• Written problem: Write out all of the data without omission, exactly as shown.

• Material provided:
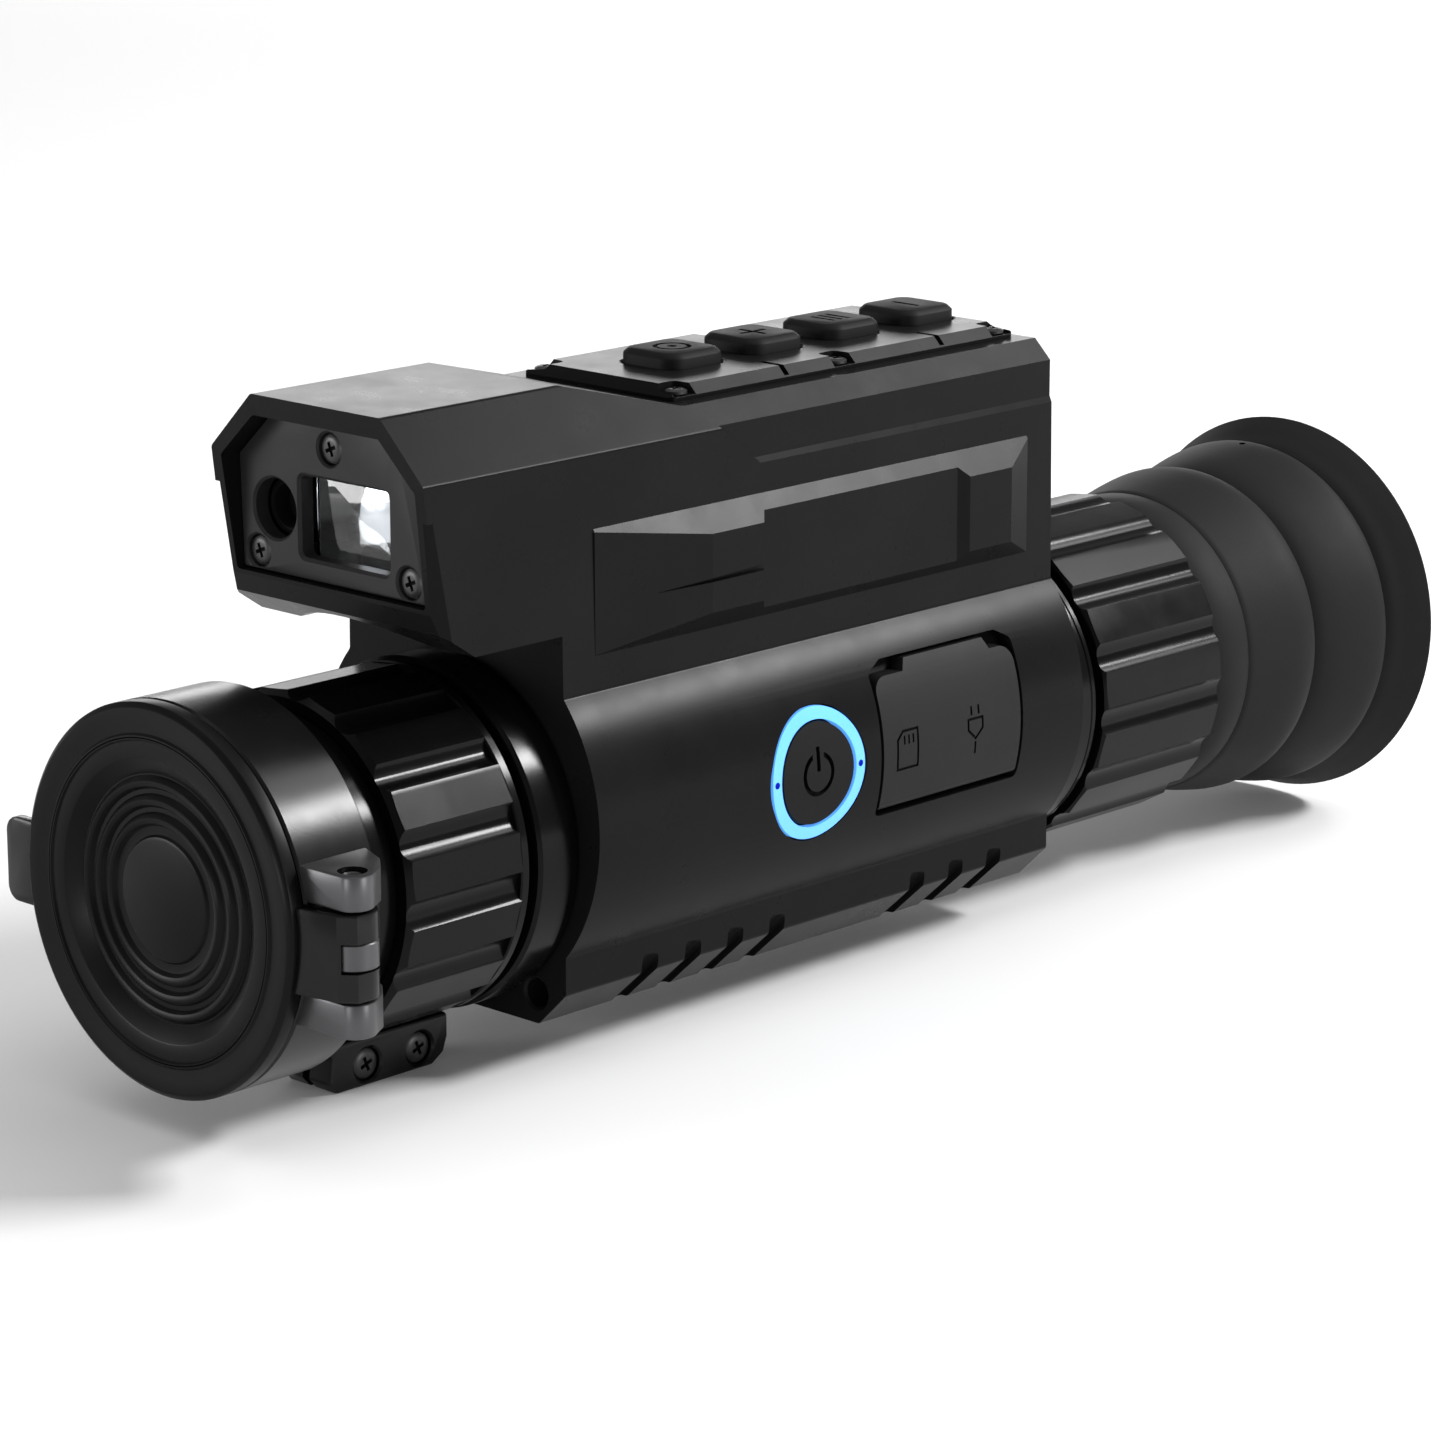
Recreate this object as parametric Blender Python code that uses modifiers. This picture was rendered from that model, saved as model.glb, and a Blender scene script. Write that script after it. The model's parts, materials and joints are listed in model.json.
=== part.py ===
"""Thermal imaging scope with a laser rangefinder hood, a flip-up objective cap and a rubber eyecup.

Frame: +Z up, the optical axis runs along Y, the objective looks along -Y and the eyepiece along +Y.
The origin is the centre of the flat underside of the base. The power button is on the +X side.
Sizes below are millimetres; MM turns them into metres.
"""
import math

import bmesh
import bpy
from mathutils import Matrix, Vector

MM = 0.001
GAP = 0.3                      # running and seating clearance between neighbouring pieces
MERGE = 0.00005                # merge distance of turned pieces, metres
OUTLINE_MERGE = 0.00001        # merge distance of extruded outlines, metres
SHARP_ANGLE = 32               # edges sharper than this many degrees stay crisp
REACH = 40                     # half length of a cutter that passes through everything

# Driving dimensions of the housing
AXIS_Z = 26.0                  # optical axis above the base
BODY_FRONT = -51.5
BODY_REAR = 51.5
HOOD_FRONT = -76.4
BASE_HALF = 16.2               # half width of the flat underside
SIDE_HALF = 21.6               # half width of the side walls
BASE_CHAMFER_TOP = 5.2
BULGE_Z = 29.0                 # centre of the round flanks
BULGE_R = 28.4
SHOULDER_HALF = 21.2
SHOULDER_Z = 80.4
HOOD_HALF = 12.9
HOOD_TOP = 88.6
DECK_Z = 83.7
DECK_HALF = 17.8
RAMP_FRONT = -43.7
RAMP_REAR = -24.2
WALL_R = 24.5                  # inside radius of the lower chamber
UPPER_HALF = 17.6              # half width of the upper chamber
UPPER_TOP = 79.0
COVER_DEPTH = 3.1              # depth of the rear cover's seat
FRONT_WALL = 4.0
COVER_INSET = 2.0              # how far the rear cover's seat stays inside the outline
HOOD_UNDER_Z = 56.2            # underside of the shoulder's overhang
HOOD_LIP_Z = 63.2
HOOD_RAKE_Z = 81.0
ARCH_R = 33.0                  # relief round the objective
FRONT_BORE_R = 21.8
SLOT_ROWS = ((-36.0, 4), (20.6, 3))    # first station and count of the slots in the base edge
SLOT_PITCH = 8.7
SLOT_SIZE = (6.4, 3.0, 11.0)
SLOT_PLACE = (20.9, 2.3)
SLOT_TILT = 44
BASE_HOLES = (9.0, 30.0)       # half spacings of the four holes in the underside
BASE_HOLE_R = 1.7
BASE_HOLE_DEPTH = 4.0
FRONT_HOLE = (15.6, 4.3)
FRONT_HOLE_R = 2.1

# Small cross-head screws: hole, head seat, head, shank
HOLE_R = 1.2
SEAT_R = 2.3
HEAD_R = 2.0
HEAD_H = 0.75
SHANK_R = 0.95
CROSS_HALF = 0.22
CROSS_DEPTH = 0.6
REAR_SCREWS = ((-15.4, 76.0), (15.4, 76.0), (-16.0, 50.5), (16.0, 50.5))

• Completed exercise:
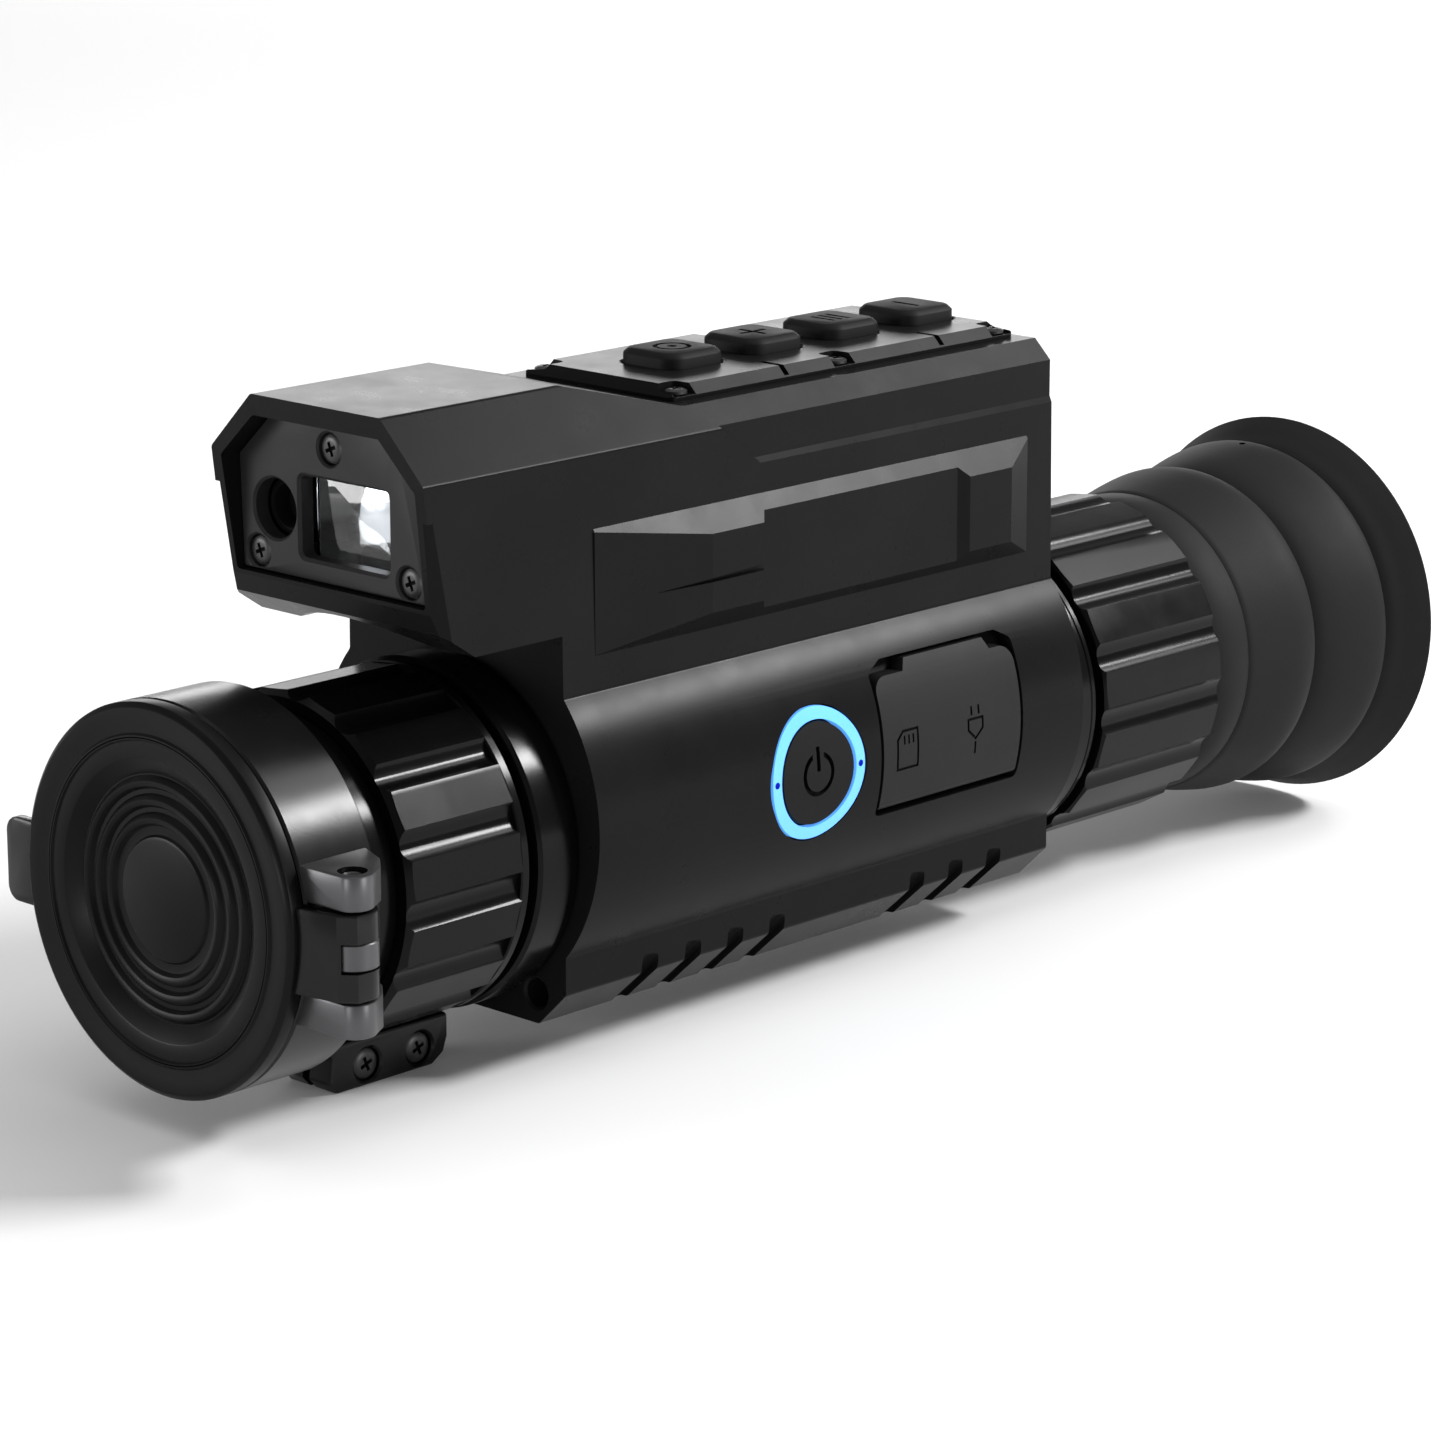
Recreate this object as parametric Blender Python code that uses modifiers. This picture was rendered from that model, saved as model.glb, and a Blender scene script. Write that script after it. The model's parts, materials and joints are listed in model.json.
=== part.py ===
"""Thermal imaging scope with a laser rangefinder hood, a flip-up objective cap and a rubber eyecup.

Frame: +Z up, the optical axis runs along Y, the objective looks along -Y and the eyepiece along +Y.
The origin is the centre of the flat underside of the base. The power button is on the +X side.
Sizes below are millimetres; MM turns them into metres.
"""
import math

import bmesh
import bpy
from mathutils import Matrix, Vector

MM = 0.001
GAP = 0.3                      # running and seating clearance between neighbouring pieces
MERGE = 0.00005                # merge distance of turned pieces, metres
OUTLINE_MERGE = 0.00001        # merge distance of extruded outlines, metres
SHARP_ANGLE = 32               # edges sharper than this many degrees stay crisp
REACH = 40                     # half length of a cutter that passes through everything

# Driving dimensions of the housing
AXIS_Z = 26.0                  # optical axis above the base
BODY_FRONT = -51.5
BODY_REAR = 51.5
HOOD_FRONT = -76.4
BASE_HALF = 16.2               # half width of the flat underside
SIDE_HALF = 21.6               # half width of the side walls
BASE_CHAMFER_TOP = 5.2
BULGE_Z = 29.0                 # centre of the round flanks
BULGE_R = 28.4
SHOULDER_HALF = 21.2
SHOULDER_Z = 80.4
HOOD_HALF = 12.9
HOOD_TOP = 88.6
DECK_Z = 83.7
DECK_HALF = 17.8
RAMP_FRONT = -43.7
RAMP_REAR = -24.2
WALL_R = 24.5                  # inside radius of the lower chamber
UPPER_HALF = 17.6              # half width of the upper chamber
UPPER_TOP = 79.0
COVER_DEPTH = 3.1              # depth of the rear cover's seat
FRONT_WALL = 4.0
COVER_INSET = 2.0              # how far the rear cover's seat stays inside the outline
HOOD_UNDER_Z = 56.2            # underside of the shoulder's overhang
HOOD_LIP_Z = 63.2
HOOD_RAKE_Z = 81.0
ARCH_R = 33.0                  # relief round the objective
FRONT_BORE_R = 21.8
SLOT_ROWS = ((-36.0, 4), (20.6, 3))    # first station and count of the slots in the base edge
SLOT_PITCH = 8.7
SLOT_SIZE = (6.4, 3.0, 11.0)
SLOT_PLACE = (20.9, 2.3)
SLOT_TILT = 44
BASE_HOLES = (9.0, 30.0)       # half spacings of the four holes in the underside
BASE_HOLE_R = 1.7
BASE_HOLE_DEPTH = 4.0
FRONT_HOLE = (15.6, 4.3)
FRONT_HOLE_R = 2.1

# Small cross-head screws: hole, head seat, head, shank
HOLE_R = 1.2
SEAT_R = 2.3
HEAD_R = 2.0
HEAD_H = 0.75
SHANK_R = 0.95
CROSS_HALF = 0.22
CROSS_DEPTH = 0.6
REAR_SCREWS = ((-15.4, 76.0), (15.4, 76.0), (-16.0, 50.5), (16.0, 50.5))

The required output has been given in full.